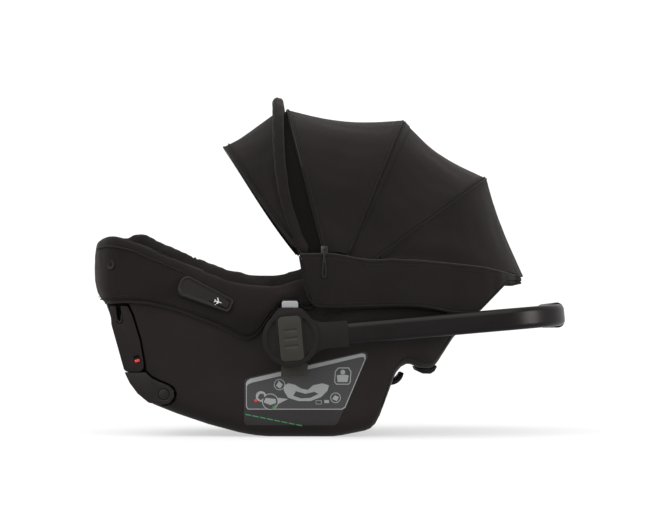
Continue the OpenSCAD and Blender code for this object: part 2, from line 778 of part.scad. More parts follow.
// Fabric between two edges, trimmed by a length at each. sag pulls its middle inwards
module panel(edge_a, reach_a, trim_a, edge_b, reach_b, trim_b, sag, start = panel_start) {
    cols = 28;
    rows = 5;
    spread = abs(edge_angle(edge_a, 290) - edge_angle(edge_b, 290));
    function sheet(phi, t, inset) =
        let (
            reach = mix(reach_a, reach_b, t) * cos(spread / 2) / cos(spread * (t - 0.5)) - sag * sin(180 * t) - inset,
            r = max(arch_r(phi, reach), start - inset / 2)
        )
        fold_point(r, arch_y(phi, canopy_hw - inset), mix(
            edge_angle(edge_a, r) - trim_a / r * 57.3, edge_angle(edge_b, r) + trim_b / r * 57.3, t));
    end = phi_at(start, min(reach_a, reach_b));
    skin([
        for (i = [0:cols])
            let (phi = mix(-end, end, i / cols))
            concat(
                [for (j = [0:rows]) sheet(phi, j / rows, 0)],
                [for (j = [rows:-1:0]) sheet(phi, j / rows, fabric_t)]
            )
    ], rows + 1);
}

module front_bow() {
    color(metal) {
        bow(front_reach, bow_start, front_angle, 1, bow_r);
        bow_arm(184.8, front_angle + bow_lean(bow_start));
    }
}
pad_r = 9;
module front_bow_pad() {
    color(black_fabric) difference() {
        bow(front_reach, 74, front_angle, 1, pad_r);
        bow(front_reach, bow_start, front_angle, 1, bow_r + 0.3);
    }
}
module middle_bow() {
    color(metal) {
        bow(middle_reach - 5, bow_start, middle_angle, 0, bow_r);
        bow_arm(182.2, middle_angle);
    }
}
module rear_bow() {
    color(metal) {
        bow(rear_reach - 5, bow_start, rear_angle, 0, bow_r);
        bow_arm(179.6, rear_angle);
    }
}
module visor_bow() { color(metal) bow(visor_reach - 4, 140, visor_angle, 2, 1.6); }
module panel_front() { color(black_fabric) panel("vent", vent_reach, 1.5, "middle", middle_reach, 1.5, 9); }
module panel_middle() { color(black_fabric) panel("middle", middle_reach, 1.5, "rear", rear_reach, 1.5, 10); }
// Trims the lower ends of a panel to a circle about the hinge
module above_hinge(r) {
    difference() {
        children();
        translate([fold_x, 0, fold_z]) rotate([90, 0, 0]) cylinder(r = r, h = 420, center = true);
    }
}
module panel_rear() { color(black_fabric) above_hinge(84) panel("rear", rear_reach, 1.5, "hem", 299, 0, 4, 80); }
module vent_mesh() { color("#1a1919") panel("front", 295, pad_r + 1, "vent", vent_reach - 2, 1.5, 0); }
module visor_panel() {
    color(black_fabric) above_hinge(99) panel("visor", visor_reach, 0, "front", 295, pad_r + 1, 3, 95);
}

module zip_slider() {
    color(metal) {
        translate([-10, -192.4, 272]) cube([10, 2, 17]);
        translate([-5, -191, 283]) rotate([90, 0, 0]) cylinder(r = 1.2, h = 6.6);
    }
}

module zip_pull() {
    color(metal) difference() {
        translate([-9, -197.7, 240]) cube([8, 1.2, 46]);
        translate([-5, -190, 283]) rotate([90, 0, 0]) cylinder(r = 1.25, h = 10);
    }
}

// ---- anchor connectors ------------------------------------------------------------------

module latch_shaft() {
    color(metal) translate([pivot_x, -anchor_pitch / 2 - anchor_w / 2 + 1, pivot_z])
        rotate([-90, 0, 0]) cylinder(r = shaft_r, h = anchor_pitch + anchor_w - 2);
}

module at_anchors(in, out) {
    both_sides() side_extrude(anchor_pitch / 2 - anchor_w / 2 + in, anchor_pitch / 2 + anchor_w / 2 - out) children();
}

module latch_arms() {
    color(black_plastic) difference() {
        at_anchors(2, 2) arm_outline();
        translate([pivot_x, -200, pivot_z]) rotate([-90, 0, 0]) cylinder(r = shaft_r + run_gap, h = 400);
    }
}

module release_slot() {
    polygon([[-293, 112], [-284, 114.5], [-287, 124.5], [-296, 122]]);
}

module latch_connectors() {
    color(black_plastic) difference() {
        at_anchors(0, 0) connector_outline();
        at_anchors(-1, -1) {
            polygon([[-323, 205], [-323 + jaw_gap, 205], [-319.5 + jaw_gap, 176], [-319.5, 176]]);
            translate([-319.5 + jaw_gap / 2, 176]) circle(jaw_gap / 2);
        }
        both_sides() side_extrude(anchor_pitch / 2 + anchor_w / 2 - 5, anchor_pitch) release_slot();
    }
}

module latch_release(side) {
    y = anchor_pitch / 2 + anchor_w / 2;
    color("#c4221e") mirror([0, side < 0 ? 1 : 0, 0]) side_extrude(y - 4.6, y + 1)
        polygon([[-292.4, 112.8], [-285, 114.8], [-286.2, 119], [-293.6, 117]]);
}
module latch_release_left() { latch_release(-1); }
module latch_release_right() { latch_release(1); }

shell();
foam_liner();
outer_cover();
seat_pad();
body_insert();
head_support();
canopy_boot();
rear_stop();
rear_belt_hook();
belt_guides();
side_labels();
hub_mounts();
adapter_sockets();
shoulder_straps();
shoulder_pads();
lap_straps();
crotch_strap();
crotch_pad();
chest_clip();
buckle_body();
buckle_tongues();
adjuster_strap();
adjuster_bezel();
harness_yoke();
hub_bolts();
canopy_brackets();
handle_tube();
handle_grip();
handle_hubs();
hub_button_left();
hub_button_right();
lock_gear_left();
lock_gear_right();
hub_spring_left();
hub_spring_right();
release_button_left();
release_button_right();
adapter_pawl_left();
adapter_pawl_right();
front_bow();
front_bow_pad();
vent_mesh();
panel_front();
middle_bow();
panel_middle();
rear_bow();
panel_rear();
visor_panel();
visor_bow();
zip_slider();
zip_pull();
latch_shaft();
latch_arms();
latch_connectors();
latch_release_left();
latch_release_right();
buckle_button();
adjuster_button();
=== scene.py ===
"""Infant car seat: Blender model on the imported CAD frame. Metres, row frame."""
import json
from math import acos, asin, ceil, copysign, cos, exp, pi, radians, sin, sqrt

import bmesh
import bpy
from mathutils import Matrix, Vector, noise

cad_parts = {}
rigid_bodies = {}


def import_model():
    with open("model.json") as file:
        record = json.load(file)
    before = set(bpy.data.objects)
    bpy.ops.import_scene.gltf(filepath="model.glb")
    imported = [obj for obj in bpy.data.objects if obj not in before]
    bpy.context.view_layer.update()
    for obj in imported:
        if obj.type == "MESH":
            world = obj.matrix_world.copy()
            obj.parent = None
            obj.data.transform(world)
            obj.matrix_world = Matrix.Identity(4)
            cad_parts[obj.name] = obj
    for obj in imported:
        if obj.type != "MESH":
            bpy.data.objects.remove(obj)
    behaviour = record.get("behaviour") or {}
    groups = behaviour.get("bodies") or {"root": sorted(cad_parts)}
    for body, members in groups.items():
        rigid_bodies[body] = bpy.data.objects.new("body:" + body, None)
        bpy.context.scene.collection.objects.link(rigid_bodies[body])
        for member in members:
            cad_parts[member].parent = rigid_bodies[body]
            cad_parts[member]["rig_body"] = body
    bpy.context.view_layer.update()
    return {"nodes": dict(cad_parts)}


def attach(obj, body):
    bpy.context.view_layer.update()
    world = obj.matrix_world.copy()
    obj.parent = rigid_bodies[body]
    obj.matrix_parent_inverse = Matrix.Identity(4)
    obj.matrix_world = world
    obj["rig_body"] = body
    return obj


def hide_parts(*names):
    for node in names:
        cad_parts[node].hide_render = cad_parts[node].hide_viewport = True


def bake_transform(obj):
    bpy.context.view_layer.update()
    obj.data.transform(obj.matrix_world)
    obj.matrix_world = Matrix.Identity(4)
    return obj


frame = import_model()
scene = bpy.context.scene
MM = 0.001
SIDES = ((-1, "left"), (1, "right"))


# ---------------------------------------------------------------- materials
class Nodes:
    """Small helper round a material's node tree."""

    def __init__(self, name):
        self.mat = bpy.data.materials.new(name)
        self.mat.use_nodes = True
        self.nt = self.mat.node_tree
        self.bsdf = self.nt.nodes["Principled BSDF"]
        self.coord = self.nt.nodes.new("ShaderNodeTexCoord")

    def node(self, kind, **values):
        n = self.nt.nodes.new("ShaderNode" + kind)
        for key, value in values.items():
            if key in n.inputs:
                n.inputs[key].default_value = value
            else:
                setattr(n, key, value)
        return n

    def link(self, a, b):
        self.nt.links.new(a, b)

    def noise(self, scale, detail=4.0, rough=0.55, vector=None):
        n = self.node("TexNoise", Scale=scale, Detail=detail, Roughness=rough)
        self.link(vector or self.coord.outputs["Object"], n.inputs["Vector"])
        return n.outputs["Fac"]

    def ramp(self, fac, stops):
        r = self.node("ValToRGB")
        el = r.color_ramp.elements
        while len(el) < len(stops):
            el.new(0.5)
        for e, (pos, col) in zip(el, stops):
            e.position = pos
            e.color = (*col, 1)
        self.link(fac, r.inputs["Fac"])
        return r.outputs["Color"]

    def span(self, fac, low, high):
        """fac, from 0 to 1, spread over low to high."""
        m = self.node("MapRange", **{"To Min": low, "To Max": high})
        self.link(fac, m.inputs["Value"])
        return m.outputs["Result"]

    def math(self, op, a, b):
        m = self.node("Math", operation=op)
        for socket, value in zip(m.inputs, (a, b)):
            if isinstance(value, (int, float)):
                socket.default_value = value
            else:
                self.link(value, socket)
        return m.outputs[0]

    def bump(self, height, strength, distance, normal=None):
        b = self.node("Bump", Strength=strength, Distance=distance)
        self.link(height, b.inputs["Height"])
        if normal:
            self.link(normal, b.inputs["Normal"])
        return b.outputs["Normal"]

    def weave(self, pitch):
        """Height of a plain weave whose threads lie pitch metres apart, from the surface's own x, y and z."""
        sep = self.node("SeparateXYZ")
        self.link(self.coord.outputs["Object"], sep.inputs[0])
        turns = 2 * pi / pitch
        u = self.math("MULTIPLY", sep.outputs["X"], turns)
        v = self.math("MULTIPLY", self.math("ADD", sep.outputs["Z"], sep.outputs["Y"]), turns)
        return self.math("MULTIPLY", self.math("SINE", u, 0), self.math("SINE", v, 0))

    def fix(self, values):
        """Numbers and colours that are the same all over, on the shader's own sockets."""
        for socket, value in values.items():
            self.bsdf.inputs[socket].default_value = value


def thousandths(col):
    return tuple(c / 1000 for c in col)


def fabric(name, dark, light, pitch, rough=0.92, sheen=0.1, depth=0.00012):
    """Woven cloth. depth is how deep the threads stand, in metres."""
    n = Nodes(name)
    dark, light = thousandths(dark), thousandths(light)
    w = n.weave(pitch)
    big = n.noise(14, 5, 0.6)
    fine = n.noise(900, 3, 0.7)
    mixed = n.math("ADD", n.math("MULTIPLY", big, 0.45), n.math("MULTIPLY", fine, 0.35))
    mixed = n.math("ADD", mixed, n.math("MULTIPLY", w, 0.08))
    n.link(n.ramp(mixed, [(0.22, dark), (0.72, light)]), n.bsdf.inputs["Base Color"])
    n.link(n.span(big, rough - 0.06, rough + 0.05), n.bsdf.inputs["Roughness"])
    puckers = n.bump(n.noise(55, 4, 0.6), 0.35, 0.0012)
    n.link(n.bump(w, 0.55, depth, n.bump(fine, 0.35, depth, puckers)), n.bsdf.inputs["Normal"])
    n.fix({"Sheen Weight": sheen, "Sheen Roughness": 0.45, "Sheen Tint": (0.5, 0.47, 0.45, 1),
           "Specular IOR Level": 0.08, "Specular Tint": (1.0, 0.86, 0.86, 1)})
    return n.mat


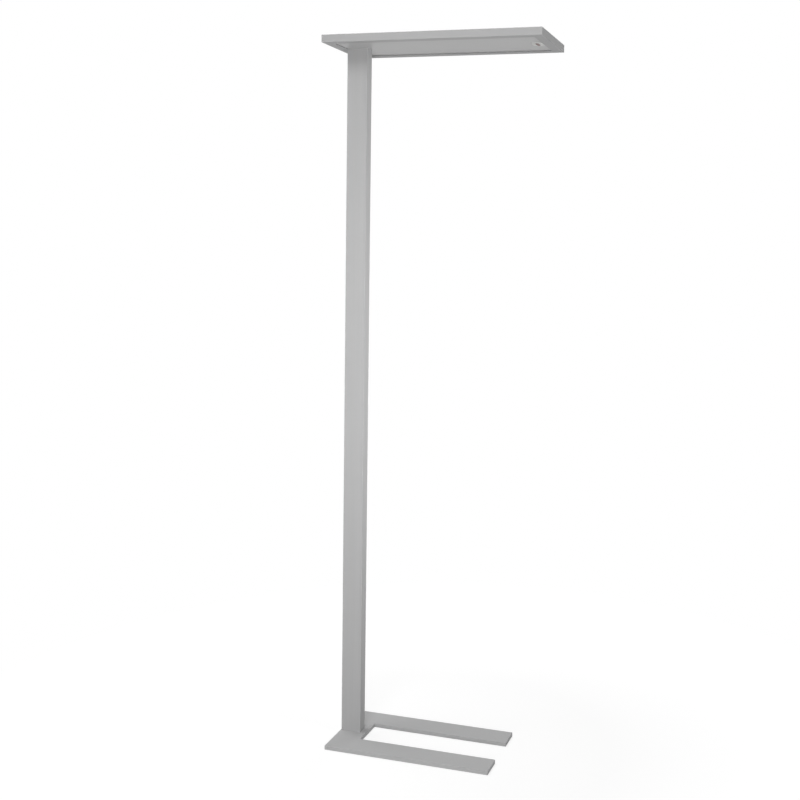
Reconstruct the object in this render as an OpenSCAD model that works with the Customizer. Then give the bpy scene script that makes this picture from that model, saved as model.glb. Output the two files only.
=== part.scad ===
____________
__WHAT THE EXERCISE ASKS__: Using the entries above, give again exactly the lines from the line holding "latch_shaft();" through the line holding "for node in". Include both end lines and nothing else.

__THE COMPLETED TASK__:
latch_shaft();
latch_arms();
latch_connectors();
latch_release_left();
latch_release_right();
buckle_button();
adjuster_button();
=== scene.py ===
"""Infant car seat: Blender model on the imported CAD frame. Metres, row frame."""
import json
from math import acos, asin, ceil, copysign, cos, exp, pi, radians, sin, sqrt

import bmesh
import bpy
from mathutils import Matrix, Vector, noise

cad_parts = {}
rigid_bodies = {}


def import_model():
    with open("model.json") as file:
        record = json.load(file)
    before = set(bpy.data.objects)
    bpy.ops.import_scene.gltf(filepath="model.glb")
    imported = [obj for obj in bpy.data.objects if obj not in before]
    bpy.context.view_layer.update()
    for obj in imported:
        if obj.type == "MESH":
            world = obj.matrix_world.copy()
            obj.parent = None
            obj.data.transform(world)
            obj.matrix_world = Matrix.Identity(4)
            cad_parts[obj.name] = obj
    for obj in imported:
        if obj.type != "MESH":
            bpy.data.objects.remove(obj)
    behaviour = record.get("behaviour") or {}
    groups = behaviour.get("bodies") or {"root": sorted(cad_parts)}
    for body, members in groups.items():
        rigid_bodies[body] = bpy.data.objects.new("body:" + body, None)
        bpy.context.scene.collection.objects.link(rigid_bodies[body])
        for member in members:
            cad_parts[member].parent = rigid_bodies[body]
            cad_parts[member]["rig_body"] = body
    bpy.context.view_layer.update()
    return {"nodes": dict(cad_parts)}


def attach(obj, body):
    bpy.context.view_layer.update()
    world = obj.matrix_world.copy()
    obj.parent = rigid_bodies[body]
    obj.matrix_parent_inverse = Matrix.Identity(4)
    obj.matrix_world = world
    obj["rig_body"] = body
    return obj


def hide_parts(*names):
    for node in names:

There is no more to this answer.